TASK DESCRIPTION —
Search the data for the string "True" and extract every line where it appears.

———

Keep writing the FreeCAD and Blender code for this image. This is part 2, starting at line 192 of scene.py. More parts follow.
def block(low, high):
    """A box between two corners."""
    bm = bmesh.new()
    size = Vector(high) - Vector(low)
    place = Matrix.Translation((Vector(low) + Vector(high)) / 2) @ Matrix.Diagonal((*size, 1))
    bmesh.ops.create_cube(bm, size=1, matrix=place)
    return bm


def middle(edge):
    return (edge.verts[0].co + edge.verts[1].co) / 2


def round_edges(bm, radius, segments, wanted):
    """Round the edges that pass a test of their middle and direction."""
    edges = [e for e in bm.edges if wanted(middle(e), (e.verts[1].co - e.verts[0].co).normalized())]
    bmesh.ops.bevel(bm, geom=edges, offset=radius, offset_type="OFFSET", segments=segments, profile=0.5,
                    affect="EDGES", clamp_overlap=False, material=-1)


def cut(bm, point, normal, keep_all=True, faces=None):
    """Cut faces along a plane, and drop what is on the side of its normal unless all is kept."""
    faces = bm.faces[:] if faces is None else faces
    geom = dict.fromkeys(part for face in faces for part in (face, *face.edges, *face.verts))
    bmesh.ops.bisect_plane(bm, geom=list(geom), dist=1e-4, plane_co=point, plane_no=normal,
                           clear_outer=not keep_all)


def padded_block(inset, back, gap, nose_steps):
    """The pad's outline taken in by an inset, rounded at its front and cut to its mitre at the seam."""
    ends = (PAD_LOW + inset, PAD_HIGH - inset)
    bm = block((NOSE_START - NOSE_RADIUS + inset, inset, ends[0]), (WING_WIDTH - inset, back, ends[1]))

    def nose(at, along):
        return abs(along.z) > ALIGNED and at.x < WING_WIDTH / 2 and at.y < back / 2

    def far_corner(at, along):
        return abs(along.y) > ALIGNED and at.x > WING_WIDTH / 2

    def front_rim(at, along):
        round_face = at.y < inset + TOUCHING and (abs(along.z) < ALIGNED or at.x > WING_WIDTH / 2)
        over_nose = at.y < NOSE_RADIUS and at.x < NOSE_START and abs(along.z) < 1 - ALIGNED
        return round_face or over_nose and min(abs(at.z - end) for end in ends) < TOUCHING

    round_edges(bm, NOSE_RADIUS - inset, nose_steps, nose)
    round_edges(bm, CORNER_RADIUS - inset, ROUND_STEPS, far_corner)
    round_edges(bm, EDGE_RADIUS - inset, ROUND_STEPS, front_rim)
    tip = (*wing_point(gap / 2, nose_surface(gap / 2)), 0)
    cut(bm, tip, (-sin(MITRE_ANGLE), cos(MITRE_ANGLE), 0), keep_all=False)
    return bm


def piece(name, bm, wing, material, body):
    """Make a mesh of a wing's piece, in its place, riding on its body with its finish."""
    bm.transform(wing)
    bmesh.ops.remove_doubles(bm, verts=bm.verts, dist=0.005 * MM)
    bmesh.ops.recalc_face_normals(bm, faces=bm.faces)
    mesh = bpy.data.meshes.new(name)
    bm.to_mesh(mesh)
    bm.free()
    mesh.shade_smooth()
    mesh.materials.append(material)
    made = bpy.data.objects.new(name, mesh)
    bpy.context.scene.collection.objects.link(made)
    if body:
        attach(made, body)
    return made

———

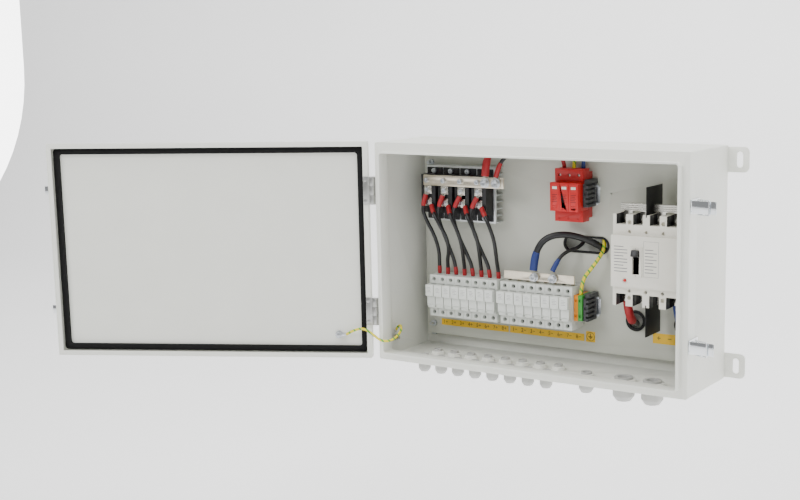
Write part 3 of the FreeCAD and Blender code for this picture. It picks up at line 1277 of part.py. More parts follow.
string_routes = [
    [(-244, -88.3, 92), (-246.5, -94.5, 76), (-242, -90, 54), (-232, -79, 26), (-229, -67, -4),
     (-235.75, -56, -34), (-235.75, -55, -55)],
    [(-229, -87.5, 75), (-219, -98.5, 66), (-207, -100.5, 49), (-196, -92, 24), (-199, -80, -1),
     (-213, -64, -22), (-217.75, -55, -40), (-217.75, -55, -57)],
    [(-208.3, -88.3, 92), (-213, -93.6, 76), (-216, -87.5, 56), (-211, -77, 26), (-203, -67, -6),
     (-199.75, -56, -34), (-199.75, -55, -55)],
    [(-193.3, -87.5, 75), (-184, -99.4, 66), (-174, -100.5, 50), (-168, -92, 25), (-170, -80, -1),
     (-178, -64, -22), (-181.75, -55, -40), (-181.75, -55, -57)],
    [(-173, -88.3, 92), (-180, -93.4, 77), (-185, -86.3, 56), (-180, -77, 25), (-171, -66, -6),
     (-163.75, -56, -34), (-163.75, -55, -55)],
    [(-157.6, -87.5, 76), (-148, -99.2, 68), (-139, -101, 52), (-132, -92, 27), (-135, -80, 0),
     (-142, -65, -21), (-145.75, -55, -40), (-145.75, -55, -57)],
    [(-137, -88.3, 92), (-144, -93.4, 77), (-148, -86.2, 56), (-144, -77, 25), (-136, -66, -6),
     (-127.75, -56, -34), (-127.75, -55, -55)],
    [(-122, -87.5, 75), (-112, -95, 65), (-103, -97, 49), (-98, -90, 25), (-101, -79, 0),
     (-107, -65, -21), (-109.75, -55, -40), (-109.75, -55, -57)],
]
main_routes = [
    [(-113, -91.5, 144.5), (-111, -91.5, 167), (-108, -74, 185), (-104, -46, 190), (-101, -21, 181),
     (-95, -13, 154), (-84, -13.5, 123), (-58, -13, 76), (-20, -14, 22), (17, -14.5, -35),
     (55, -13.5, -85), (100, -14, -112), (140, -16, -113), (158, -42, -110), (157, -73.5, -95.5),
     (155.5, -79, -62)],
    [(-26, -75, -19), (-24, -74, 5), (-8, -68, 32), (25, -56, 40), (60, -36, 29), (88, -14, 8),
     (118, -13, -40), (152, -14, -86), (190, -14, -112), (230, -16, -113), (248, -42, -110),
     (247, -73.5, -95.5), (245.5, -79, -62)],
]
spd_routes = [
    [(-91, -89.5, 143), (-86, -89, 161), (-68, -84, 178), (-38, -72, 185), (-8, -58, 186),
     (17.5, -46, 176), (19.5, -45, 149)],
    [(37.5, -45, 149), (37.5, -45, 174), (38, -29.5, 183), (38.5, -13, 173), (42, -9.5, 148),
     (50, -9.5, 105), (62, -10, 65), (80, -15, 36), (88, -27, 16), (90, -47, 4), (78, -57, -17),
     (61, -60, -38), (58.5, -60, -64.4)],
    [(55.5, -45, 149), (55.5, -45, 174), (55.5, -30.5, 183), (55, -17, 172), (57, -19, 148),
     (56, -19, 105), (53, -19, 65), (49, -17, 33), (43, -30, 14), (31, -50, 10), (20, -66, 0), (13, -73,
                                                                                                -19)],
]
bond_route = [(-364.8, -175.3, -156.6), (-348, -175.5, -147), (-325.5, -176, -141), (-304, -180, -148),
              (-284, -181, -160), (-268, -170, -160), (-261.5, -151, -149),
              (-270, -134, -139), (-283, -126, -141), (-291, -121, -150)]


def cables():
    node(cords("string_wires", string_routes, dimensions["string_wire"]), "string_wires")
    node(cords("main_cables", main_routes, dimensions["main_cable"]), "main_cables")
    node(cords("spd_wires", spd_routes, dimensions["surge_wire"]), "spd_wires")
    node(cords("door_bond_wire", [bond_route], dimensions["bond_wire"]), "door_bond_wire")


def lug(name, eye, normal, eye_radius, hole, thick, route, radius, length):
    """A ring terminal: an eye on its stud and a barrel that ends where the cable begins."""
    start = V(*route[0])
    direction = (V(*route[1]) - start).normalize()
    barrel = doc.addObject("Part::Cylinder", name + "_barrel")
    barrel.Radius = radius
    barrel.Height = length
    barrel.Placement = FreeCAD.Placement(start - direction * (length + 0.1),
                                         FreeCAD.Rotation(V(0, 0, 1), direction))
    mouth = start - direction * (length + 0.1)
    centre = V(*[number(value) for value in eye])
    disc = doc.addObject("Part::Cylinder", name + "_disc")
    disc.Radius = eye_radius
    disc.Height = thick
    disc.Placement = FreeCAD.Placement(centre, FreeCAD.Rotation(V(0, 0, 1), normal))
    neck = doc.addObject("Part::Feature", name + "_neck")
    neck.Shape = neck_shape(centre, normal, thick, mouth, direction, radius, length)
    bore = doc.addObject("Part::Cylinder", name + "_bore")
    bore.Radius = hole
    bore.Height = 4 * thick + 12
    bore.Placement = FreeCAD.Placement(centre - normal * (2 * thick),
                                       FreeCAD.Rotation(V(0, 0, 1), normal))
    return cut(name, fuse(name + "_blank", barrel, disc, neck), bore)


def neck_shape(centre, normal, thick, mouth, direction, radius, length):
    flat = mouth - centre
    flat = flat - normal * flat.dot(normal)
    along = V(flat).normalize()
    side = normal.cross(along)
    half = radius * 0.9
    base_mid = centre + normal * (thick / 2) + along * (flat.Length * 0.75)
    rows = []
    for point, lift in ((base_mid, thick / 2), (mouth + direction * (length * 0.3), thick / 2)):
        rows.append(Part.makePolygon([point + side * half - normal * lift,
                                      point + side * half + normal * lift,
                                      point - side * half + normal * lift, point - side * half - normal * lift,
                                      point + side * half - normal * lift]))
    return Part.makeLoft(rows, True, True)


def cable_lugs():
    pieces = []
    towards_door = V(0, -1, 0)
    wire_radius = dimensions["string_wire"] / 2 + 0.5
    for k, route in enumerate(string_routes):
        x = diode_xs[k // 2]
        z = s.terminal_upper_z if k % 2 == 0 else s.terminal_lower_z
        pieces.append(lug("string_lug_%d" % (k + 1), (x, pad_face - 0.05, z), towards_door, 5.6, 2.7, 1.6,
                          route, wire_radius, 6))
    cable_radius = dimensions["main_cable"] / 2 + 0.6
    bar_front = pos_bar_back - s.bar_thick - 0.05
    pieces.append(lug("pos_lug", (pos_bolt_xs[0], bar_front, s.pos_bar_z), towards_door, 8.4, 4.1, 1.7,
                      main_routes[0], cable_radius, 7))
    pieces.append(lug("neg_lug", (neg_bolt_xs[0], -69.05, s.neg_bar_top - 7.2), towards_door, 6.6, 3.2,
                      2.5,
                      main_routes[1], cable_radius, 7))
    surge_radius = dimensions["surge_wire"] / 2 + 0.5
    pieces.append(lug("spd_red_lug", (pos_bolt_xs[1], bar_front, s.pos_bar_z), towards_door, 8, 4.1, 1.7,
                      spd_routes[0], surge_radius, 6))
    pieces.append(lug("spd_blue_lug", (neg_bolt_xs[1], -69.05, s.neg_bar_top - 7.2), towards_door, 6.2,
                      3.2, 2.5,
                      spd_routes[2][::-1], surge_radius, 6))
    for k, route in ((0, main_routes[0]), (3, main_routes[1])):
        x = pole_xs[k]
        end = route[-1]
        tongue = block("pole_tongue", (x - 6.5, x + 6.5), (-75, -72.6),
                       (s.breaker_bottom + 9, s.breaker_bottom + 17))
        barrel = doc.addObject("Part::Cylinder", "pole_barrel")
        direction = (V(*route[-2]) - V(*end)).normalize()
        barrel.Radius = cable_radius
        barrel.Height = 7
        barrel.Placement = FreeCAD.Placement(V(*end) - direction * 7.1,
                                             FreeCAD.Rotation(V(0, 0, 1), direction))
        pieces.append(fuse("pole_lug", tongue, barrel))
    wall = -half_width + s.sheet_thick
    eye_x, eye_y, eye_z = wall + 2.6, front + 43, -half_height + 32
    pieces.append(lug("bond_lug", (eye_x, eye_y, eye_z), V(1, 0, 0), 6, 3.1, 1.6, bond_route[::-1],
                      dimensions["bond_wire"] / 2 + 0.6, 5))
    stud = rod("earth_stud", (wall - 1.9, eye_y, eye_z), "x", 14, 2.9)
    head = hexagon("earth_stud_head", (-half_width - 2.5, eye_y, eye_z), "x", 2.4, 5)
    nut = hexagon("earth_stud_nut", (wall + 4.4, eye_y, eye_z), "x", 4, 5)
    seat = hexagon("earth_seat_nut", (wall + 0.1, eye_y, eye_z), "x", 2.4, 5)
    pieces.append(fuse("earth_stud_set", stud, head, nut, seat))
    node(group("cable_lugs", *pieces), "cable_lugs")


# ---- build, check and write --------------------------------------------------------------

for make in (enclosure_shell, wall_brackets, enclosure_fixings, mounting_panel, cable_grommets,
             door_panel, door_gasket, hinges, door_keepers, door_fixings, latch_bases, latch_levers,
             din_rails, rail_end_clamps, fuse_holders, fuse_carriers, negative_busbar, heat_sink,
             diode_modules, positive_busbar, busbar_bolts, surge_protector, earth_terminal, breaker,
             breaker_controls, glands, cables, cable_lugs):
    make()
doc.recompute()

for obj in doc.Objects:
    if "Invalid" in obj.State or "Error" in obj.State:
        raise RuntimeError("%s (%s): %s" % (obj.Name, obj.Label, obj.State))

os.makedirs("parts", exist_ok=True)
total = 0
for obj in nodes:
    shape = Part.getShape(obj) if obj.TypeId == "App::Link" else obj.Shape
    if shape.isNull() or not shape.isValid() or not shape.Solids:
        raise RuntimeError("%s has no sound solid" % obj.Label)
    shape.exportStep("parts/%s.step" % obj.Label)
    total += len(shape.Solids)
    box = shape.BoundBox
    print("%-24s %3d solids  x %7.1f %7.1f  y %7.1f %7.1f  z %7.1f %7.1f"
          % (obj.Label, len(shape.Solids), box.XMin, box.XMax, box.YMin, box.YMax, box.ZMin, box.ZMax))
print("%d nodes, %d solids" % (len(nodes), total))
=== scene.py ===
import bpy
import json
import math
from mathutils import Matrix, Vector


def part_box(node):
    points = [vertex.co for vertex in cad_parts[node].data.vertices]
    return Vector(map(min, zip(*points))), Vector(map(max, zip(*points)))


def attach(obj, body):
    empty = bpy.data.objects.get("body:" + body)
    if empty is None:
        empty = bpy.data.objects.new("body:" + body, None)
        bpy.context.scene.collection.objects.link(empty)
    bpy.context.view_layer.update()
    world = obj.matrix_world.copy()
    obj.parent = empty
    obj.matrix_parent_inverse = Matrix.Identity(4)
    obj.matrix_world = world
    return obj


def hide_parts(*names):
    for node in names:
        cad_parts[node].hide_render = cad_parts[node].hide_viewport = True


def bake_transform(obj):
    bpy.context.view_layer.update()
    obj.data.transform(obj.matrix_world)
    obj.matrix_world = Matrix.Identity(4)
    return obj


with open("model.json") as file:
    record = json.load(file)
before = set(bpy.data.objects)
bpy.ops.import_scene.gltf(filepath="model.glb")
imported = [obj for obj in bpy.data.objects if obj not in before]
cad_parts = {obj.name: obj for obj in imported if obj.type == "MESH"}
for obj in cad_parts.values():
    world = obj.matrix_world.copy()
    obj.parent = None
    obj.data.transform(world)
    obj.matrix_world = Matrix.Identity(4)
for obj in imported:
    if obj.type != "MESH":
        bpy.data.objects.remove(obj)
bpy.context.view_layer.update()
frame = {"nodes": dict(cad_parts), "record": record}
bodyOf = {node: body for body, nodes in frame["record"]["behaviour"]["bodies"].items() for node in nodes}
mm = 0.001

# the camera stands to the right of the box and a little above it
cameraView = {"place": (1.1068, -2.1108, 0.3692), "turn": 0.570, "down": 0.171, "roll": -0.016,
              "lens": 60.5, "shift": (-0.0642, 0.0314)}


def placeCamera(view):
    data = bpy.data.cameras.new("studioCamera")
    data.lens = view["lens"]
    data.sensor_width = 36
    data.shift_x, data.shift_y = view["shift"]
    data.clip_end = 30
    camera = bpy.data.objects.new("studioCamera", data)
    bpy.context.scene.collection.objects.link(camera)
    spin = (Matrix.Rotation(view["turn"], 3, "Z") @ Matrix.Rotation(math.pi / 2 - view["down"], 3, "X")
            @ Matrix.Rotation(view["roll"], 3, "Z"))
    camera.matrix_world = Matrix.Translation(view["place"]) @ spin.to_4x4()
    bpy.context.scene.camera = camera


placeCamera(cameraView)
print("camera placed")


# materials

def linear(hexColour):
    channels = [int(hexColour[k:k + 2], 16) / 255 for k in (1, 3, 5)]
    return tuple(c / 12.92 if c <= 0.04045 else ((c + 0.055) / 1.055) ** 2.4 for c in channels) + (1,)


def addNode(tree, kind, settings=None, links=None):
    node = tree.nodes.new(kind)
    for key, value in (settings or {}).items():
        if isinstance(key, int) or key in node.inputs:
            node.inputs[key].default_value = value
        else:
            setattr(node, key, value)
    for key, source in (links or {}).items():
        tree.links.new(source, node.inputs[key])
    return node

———

SOLUTION —
def cut(bm, point, normal, keep_all=True, faces=None):
    return Part.makeLoft(rows, True, True)
os.makedirs("parts", exist_ok=True)
        cad_parts[node].hide_render = cad_parts[node].hide_viewport = True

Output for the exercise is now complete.